Metric Hex Head Cap Screws are extremely common and generally considered to be fully threaded. They otherwise have a hex head and coarse or fine machine screw threads, which makes them the same as Tap Bolts and similar to Hex Bolts, Hex Head Bolts and Machine Bolts, all of which are partially threaded.
Metric Machine Screws encompass a family of small screws, which are much smaller than what most consider to be bolts—M10 and smaller are common although some M12 and M16 sizes may be available. Suitable for light-duty, low-torque applications, they include Cheese, Flat, Oval and Pan Heads and Phillips, Pozi and Slotted drive styles. Coarse machine screw threads are standard.
Metric Set Screws are headless and fully threaded with coarse machine screw threads—except for their point—and are internally wrenched.

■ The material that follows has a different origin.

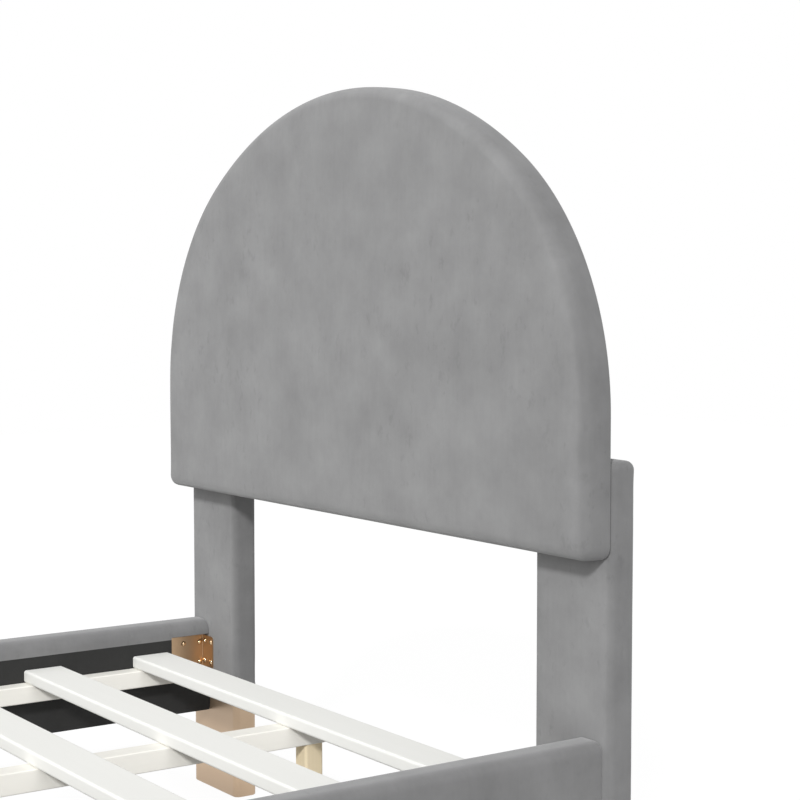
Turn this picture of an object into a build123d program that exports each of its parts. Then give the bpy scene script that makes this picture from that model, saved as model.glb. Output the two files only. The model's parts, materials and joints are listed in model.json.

Typically recessed in the collars of gears, knobs and pulleys, they are sometimes used to fasten assemblies. The different point styles—Cone, Cup, Dog and Flat—offer different advantages in permanent and semi-permanent applications. Use in compression since tensile loading is not recommended. They are also referred to as Allen Screws and Grub Screws.
Metric Shoulder Screws are also called Shoulder Bolts. The precision shoulder is used as stripper spring guides, clevis pins, pivots, shafts and spacers. The hex socket head is larger in diameter than the shoulder, and the coarse machine screw threaded tip is smaller than the shoulder. They are also called Stripper Bolts and Axle Bolts.
Metric Socket Cap Screws include Button, Flat, Low and Socket Heads. All are internally wrenched using a hex key or hex bit, which allows for close spacing and recessed mounting. Unlike inch series, metric Socket Head Cap Screws are available in three strength grades so be sure to match the Class (strength grade) when replacing screws. Also, Class 10.9 (and higher) Button, Flat and Low Head screws are not rated for high-strength applications, as specified by ISO 898-1, but wear resistance of the hex socket recess is improved. Button, Flat and Low Head have coarse machine screw threads; Socket Head has coarse and fine threads.
Metric Thread Rolling Screws have a trilobular shape that forms (rolls) threads and simultaneously work hardens the mating material without creating chips as they are driven into a pilot hole. Despite low installation drive torque, a fastened joint with superior prevailing torque is created that is resistant to loosening caused by vibration. They have coarse machine screw threads.